### What to work on
Consider the listing below. Extract exactly the lines from the line containing "const object = new THREE.Group()" to the line containing "obj.parent = empty", both included.

• • • •

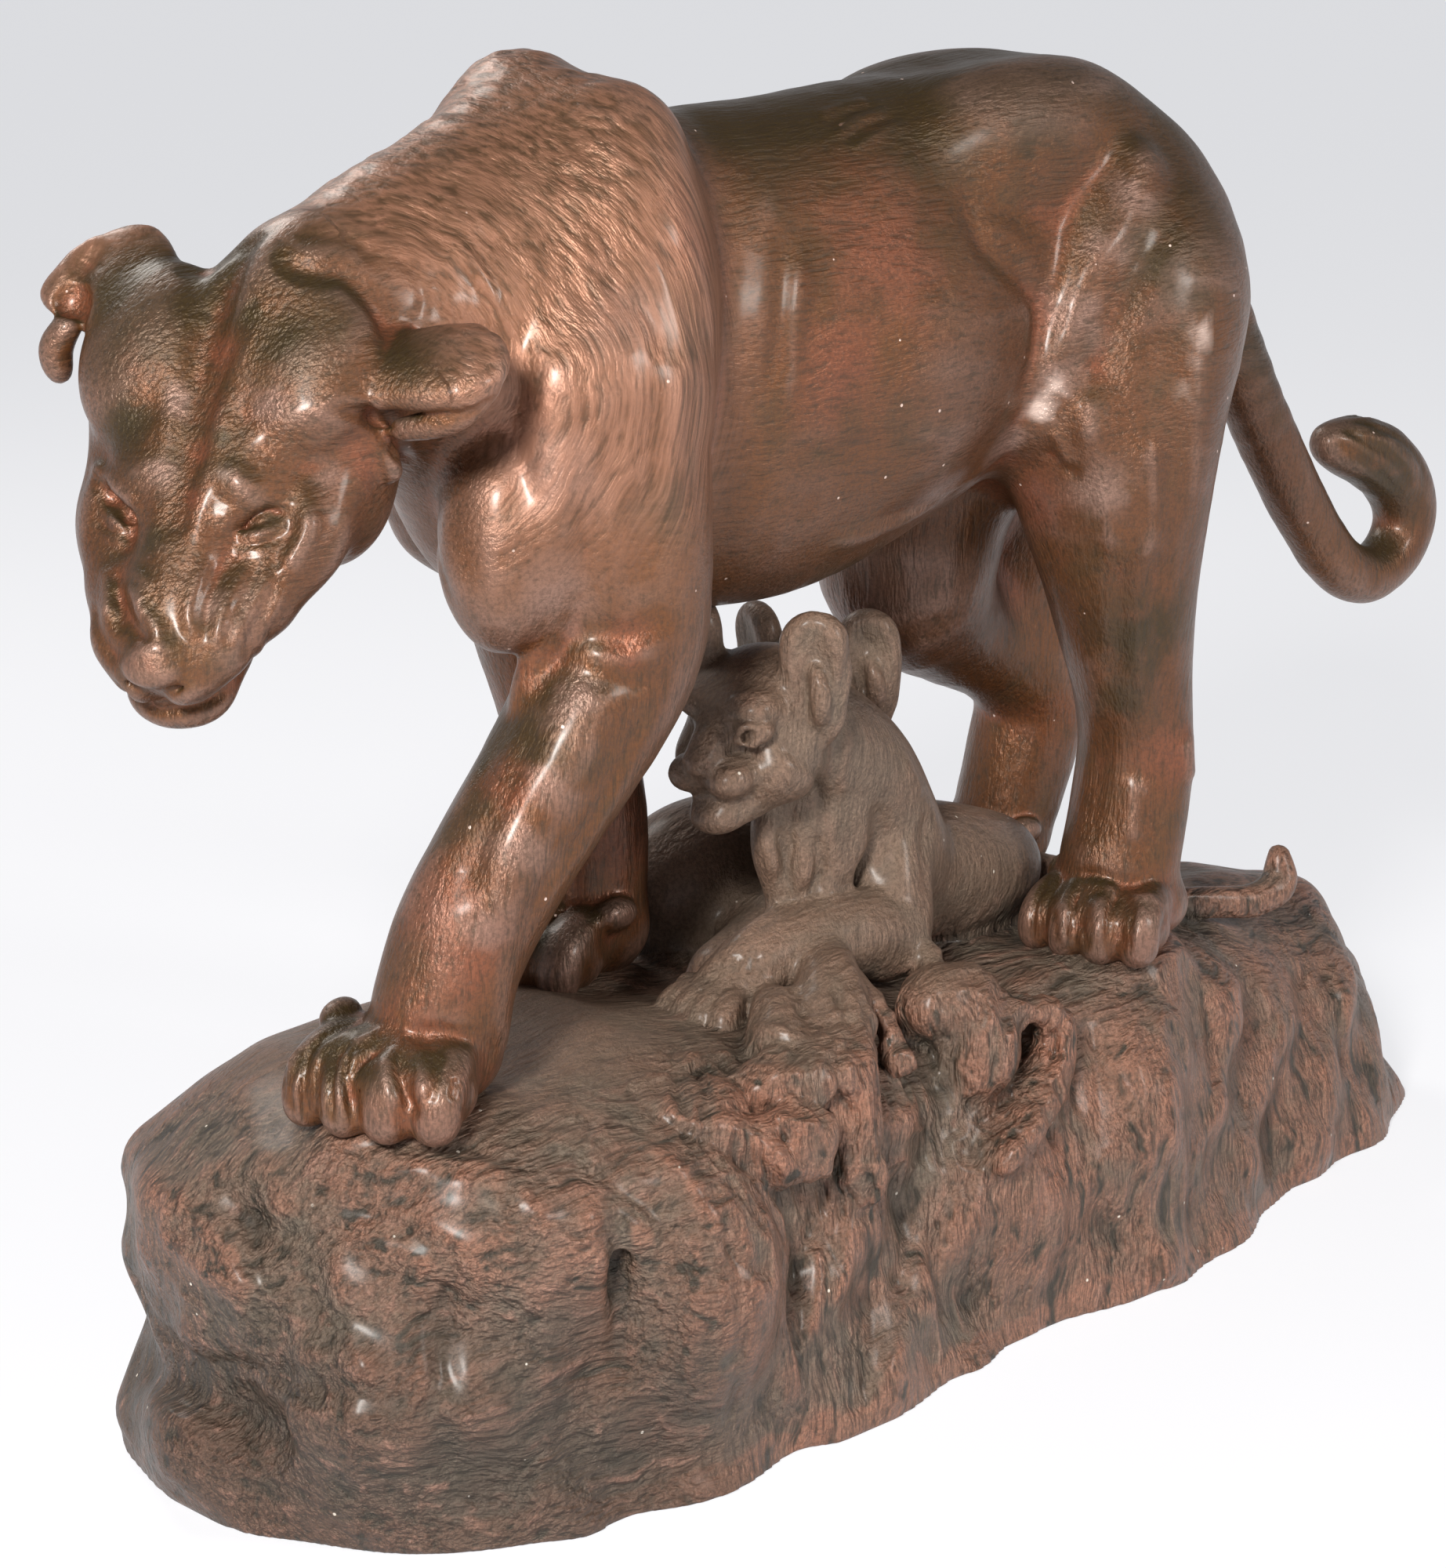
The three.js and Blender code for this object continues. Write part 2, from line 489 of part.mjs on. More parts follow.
// Fewer faces for the same form: edges whose loss moves the skin least are drawn to one
// point, as long as the skin stays closed and no face turns over. Care weighs a place up.
function thin(mesh, faceCount, care = () => 1) {
  const position = Float64Array.from(mesh.points)
  const vertexCount = position.length / 3
  const faces = mesh.faces.map((f) => f.slice())
  const alive = new Uint8Array(faces.length).fill(1)
  const around = Array.from({ length: vertexCount }, () => new Set())
  faces.forEach((f, i) => f.forEach((v) => around[v].add(i)))
  const point = (v) => [position[3 * v], position[3 * v + 1], position[3 * v + 2]]
  const quadric = new Float64Array(vertexCount * 10)
  for (const f of faces) {
    const [a, b, c] = f.map(point)
    const n = cross(sub(b, a), sub(c, a))
    const size = Math.hypot(...n)
    if (size < 1e-9) continue
    const [x, y, z] = n.map((v) => v / size)
    const w = -dot([x, y, z], a)
    const weight = size * care(a)
    const terms = [x * x, x * y, x * z, x * w, y * y, y * z, y * w, z * z, z * w, w * w]
    for (const v of f) terms.forEach((t, i) => { quadric[10 * v + i] += t * weight })
  }
  const stamp = new Uint32Array(vertexCount)
  const heap = []
  const swap = (i, j) => { [heap[i], heap[j]] = [heap[j], heap[i]] }
  const push = (entry) => {
    heap.push(entry)
    let i = heap.length - 1
    while (i > 0) {
      const up = (i - 1) >> 1
      if (heap[up].cost <= heap[i].cost) break
      swap(i, up)
      i = up
    }
  }
  const pop = () => {
    const first = heap[0]
    const last = heap.pop()
    if (heap.length) {
      heap[0] = last
      let i = 0
      for (;;) {
        const left = 2 * i + 1
        let least = i
        if (left < heap.length && heap[left].cost < heap[least].cost) least = left
        if (left + 1 < heap.length && heap[left + 1].cost < heap[least].cost) least = left + 1
        if (least === i) break
        swap(i, least)
        i = least
      }
    }
    return first
  }
  const price = (q, p) => {
    const [x, y, z] = p
    return q[0] * x * x + 2 * q[1] * x * y + 2 * q[2] * x * z + 2 * q[3] * x + q[4] * y * y
      + 2 * q[5] * y * z + 2 * q[6] * y + q[7] * z * z + 2 * q[8] * z + q[9]
  }
  const offer = (u, v) => {
    const q = []
    for (let i = 0; i < 10; i++) q.push(quadric[10 * u + i] + quadric[10 * v + i])
    const a = point(u)
    const b = point(v)
    const middle = add([a[0] / 2, a[1] / 2, a[2] / 2], b, 0.5)
    const choices = [middle, a, b]
    const best = lowest(q)
    if (best && Math.hypot(...sub(best, middle)) < 1.5 * Math.hypot(...sub(a, b))) choices.push(best)
    let cost = Infinity
    let target = middle
    for (const p of choices) {
      const c = price(q, p)
      if (c < cost) {
        cost = c
        target = p
      }
    }
    const long = Math.hypot(...sub(a, b))
    // Long faces cost a little too, except on the flat clay below the floor
    const even = Math.max(a[2], b[2]) < 0 ? 0 : 1e-3 * long * long * long * care(middle)
    push({ cost: Math.max(cost, 0) + even, u, v, target, mark: stamp[u] + stamp[v], su: stamp[u] })
  }
  const neighbours = (v) => {
    const set = new Set()
    for (const f of around[v]) for (const w of faces[f]) if (w !== v) set.add(w)
    return set
  }
  for (let v = 0; v < vertexCount; v++) for (const w of neighbours(v)) if (v < w) offer(v, w)
  let left = faces.length
  const turned = (v, other, target) => {
    for (const i of around[v]) {
      const f = faces[i]
      if (f.includes(other)) continue
      const before = f.map(point)
      const after = f.map((w) => (w === v ? target : point(w)))
      const n0 = cross(sub(before[1], before[0]), sub(before[2], before[0]))
      const n1 = cross(sub(after[1], after[0]), sub(after[2], after[0]))
      const l0 = Math.hypot(...n0)
      const l1 = Math.hypot(...n1)
      const longest = Math.max(...[0, 1, 2].map((e) => Math.hypot(...sub(after[e], after[(e + 1) % 3]))))
      if (l1 < 0.06 * longest * longest) return true
      if (l0 > 1e-6 && dot(n0, n1) < 0.35 * l0 * l1) return true
    }
    return false
  }
  while (left > faceCount && heap.length) {
    const { u, v, target, mark, su } = pop()
    if (stamp[u] !== su || stamp[u] + stamp[v] !== mark || !around[u].size || !around[v].size) continue
    const nu = neighbours(u)
    const nv = neighbours(v)
    if (!nu.has(v)) continue
    let shared = 0
    for (const w of nu) shared += nv.has(w) ? 1 : 0
    if (shared !== 2 || turned(u, v, target) || turned(v, u, target)) continue
    for (let i = 0; i < 3; i++) position[3 * u + i] = target[i]
    for (let i = 0; i < 10; i++) quadric[10 * u + i] += quadric[10 * v + i]
    for (const i of [...around[v]]) {
      if (faces[i].includes(u)) {
        alive[i] = 0
        left--
        faces[i].forEach((w) => around[w].delete(i))
      } else {
        faces[i][faces[i].indexOf(v)] = u
        around[u].add(i)
      }
    }
    around[v].clear()
    stamp[u]++
    stamp[v]++
    for (const w of neighbours(u)) offer(u, w)
  }
  const number = new Map()
  const points = []
  const kept = []
  faces.forEach((f, i) => {
    if (!alive[i]) return
    kept.push(f.map((v) => {
      if (!number.has(v)) {
        number.set(v, points.length / 3)
        points.push(...point(v))
      }
      return number.get(v)
    }))
  })
  return { points, faces: kept }
}

// The point where a sum of squared plane distances is least
function lowest(q) {
  const det = q[0] * (q[4] * q[7] - q[5] * q[5]) - q[1] * (q[1] * q[7] - q[5] * q[2])
    + q[2] * (q[1] * q[5] - q[4] * q[2])
  const scale = q[0] + q[4] + q[7]
  if (Math.abs(det) < 1e-4 * scale * scale * scale) return null
  const r = [-q[3], -q[6], -q[8]]
  const x = r[0] * (q[4] * q[7] - q[5] * q[5]) - q[1] * (r[1] * q[7] - q[5] * r[2]) + q[2] * (r[1] * q[5] - q[4] * r[2])
  const y = q[0] * (r[1] * q[7] - q[5] * r[2]) - r[0] * (q[1] * q[7] - q[5] * q[2]) + q[2] * (q[1] * r[2] - r[1] * q[2])
  const z = q[0] * (q[4] * r[2] - r[1] * q[5]) - q[1] * (q[1] * r[2] - r[1] * q[2]) + r[0] * (q[1] * q[5] - q[4] * q[2])
  return [x / det, y / det, z / det]
}

// A mesh of the two kinds that the model moves between
function toSolid({ points, faces }) {
  return new wasm.Manifold(new wasm.Mesh({
    numProp: 3, vertProperties: Float32Array.from(points), triVerts: Uint32Array.from(faces.flat()) }))
}

function toGeometry(solid) {
  const mesh = solid.getMesh()
  const geometry = new THREE.BufferGeometry()
  geometry.setAttribute('position', new THREE.BufferAttribute(Float32Array.from(mesh.vertProperties), 3))
  geometry.setIndex(new THREE.BufferAttribute(Uint32Array.from(mesh.triVerts), 1))
  geometry.computeVertexNormals()
  return geometry
}

// A block between two corners, to cut with
function block(low, high) {
  const size = sub(high, low)
  const box = new THREE.BoxGeometry(...size)
  box.translate(...add(low, size, 0.5))
  box.deleteAttribute('normal')
  box.deleteAttribute('uv')
  const whole = mergeVertices(box)
  return new wasm.Manifold(new wasm.Mesh({
    numProp: 3, vertProperties: Float32Array.from(whole.attributes.position.array),
    triVerts: Uint32Array.from(whole.index.array) }))
}

function bronze(name, solid, color, roughness) {
  const mesh = new THREE.Mesh(toGeometry(solid), new THREE.MeshStandardMaterial({ color, roughness, metalness: 0.9 }))
  mesh.name = name
  return mesh
}

const REACH = 2000
const finerHead = ([x, , z]) => (x < -400 && z > 420 ? 4 : z < 300 ? 2 : 1)
const finerCubs = ([, , z]) => (z > 258 ? 4 : 1)
let lioness = toSolid(thin(skin(modelLioness()), LIONESS_FACES, finerHead))
lioness = lioness.subtract(block([-REACH, -REACH, 0], [0, REACH, FRONT_TOP]))
lioness = lioness.subtract(block([0, -REACH, 0], [REACH, REACH, REAR_TOP]))

let rock = toSolid(thin(skin(modelRock()), ROCK_FACES, finerCubs))
rock = rock.intersect(block([-REACH, -REACH, 0], [REACH, REACH, REACH]))
for (const { sole, turn, size } of Object.values(PAWS)) {
  const print = block([-size * 0.72, -size * 0.62, 0], [size * 0.76, size * 0.62, 40])
    .intersect(wasm.Manifold.cylinder(40, size * 0.86, size * 0.86, 32).scale([1, 0.84, 1]))
  rock = rock.subtract(print.rotate([0, 0, turn]).translate(add(sole, [0, 0, -PAW_GAP])))
}

const object = new THREE.Group()
object.add(bronze('lioness', lioness, 0x6b4a3c, 0.38))
object.add(bronze('rock_with_cubs', rock, 0x6e5a4c, 0.6))

export default object
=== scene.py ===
# A bronze lioness, her head hung low, walking over two cubs that lie on a rocky base.
# Two castings stand on each other: the lioness with her tail, and the rock with both cubs.
# The forms are built up as clay, in millimetres, and each casting's mesh is made in metres.

import math
import bmesh
import bpy
import numpy as np
import openvdb
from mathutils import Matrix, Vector


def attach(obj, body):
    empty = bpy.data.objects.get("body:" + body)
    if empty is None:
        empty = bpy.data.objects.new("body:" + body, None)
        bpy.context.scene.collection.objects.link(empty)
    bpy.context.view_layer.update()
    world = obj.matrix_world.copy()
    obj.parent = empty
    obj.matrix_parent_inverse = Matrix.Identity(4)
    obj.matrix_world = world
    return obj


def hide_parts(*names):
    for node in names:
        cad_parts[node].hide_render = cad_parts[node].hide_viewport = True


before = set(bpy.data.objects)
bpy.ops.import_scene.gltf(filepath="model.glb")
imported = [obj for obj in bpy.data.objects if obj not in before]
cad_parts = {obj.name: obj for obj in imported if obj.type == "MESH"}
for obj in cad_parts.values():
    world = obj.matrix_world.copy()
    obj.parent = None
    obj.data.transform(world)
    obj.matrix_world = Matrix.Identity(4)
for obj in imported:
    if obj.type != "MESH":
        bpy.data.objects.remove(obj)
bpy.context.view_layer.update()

# The camera stands in front of her left shoulder, a little above her back, and looks down
# on her with a long lens.
camera_data = bpy.data.cameras.new("photo_camera")
camera_data.lens = 93.6
camera_data.sensor_width = 36
camera_data.clip_end = 200
camera = bpy.data.objects.new("photo_camera", camera_data)
bpy.context.scene.collection.objects.link(camera)
turn = math.radians(-44)
lift = math.radians(15.5)
away = Vector((math.sin(turn) * math.cos(lift), -math.cos(turn) * math.cos(lift), math.sin(lift)))
camera.location = Vector((-0.125, -0.05, 0.38)) + away * 2.5
camera.rotation_mode = "QUATERNION"
camera.rotation_quaternion = (-away).to_track_quat("-Z", "Y")
bpy.context.scene.camera = camera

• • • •

### Answer in full
const object = new THREE.Group()
object.add(bronze('lioness', lioness, 0x6b4a3c, 0.38))
object.add(bronze('rock_with_cubs', rock, 0x6e5a4c, 0.6))

export default object
=== scene.py ===
# A bronze lioness, her head hung low, walking over two cubs that lie on a rocky base.
# Two castings stand on each other: the lioness with her tail, and the rock with both cubs.
# The forms are built up as clay, in millimetres, and each casting's mesh is made in metres.

import math
import bmesh
import bpy
import numpy as np
import openvdb
from mathutils import Matrix, Vector


def attach(obj, body):
    empty = bpy.data.objects.get("body:" + body)
    if empty is None:
        empty = bpy.data.objects.new("body:" + body, None)
        bpy.context.scene.collection.objects.link(empty)
    bpy.context.view_layer.update()
    world = obj.matrix_world.copy()
    obj.parent = empty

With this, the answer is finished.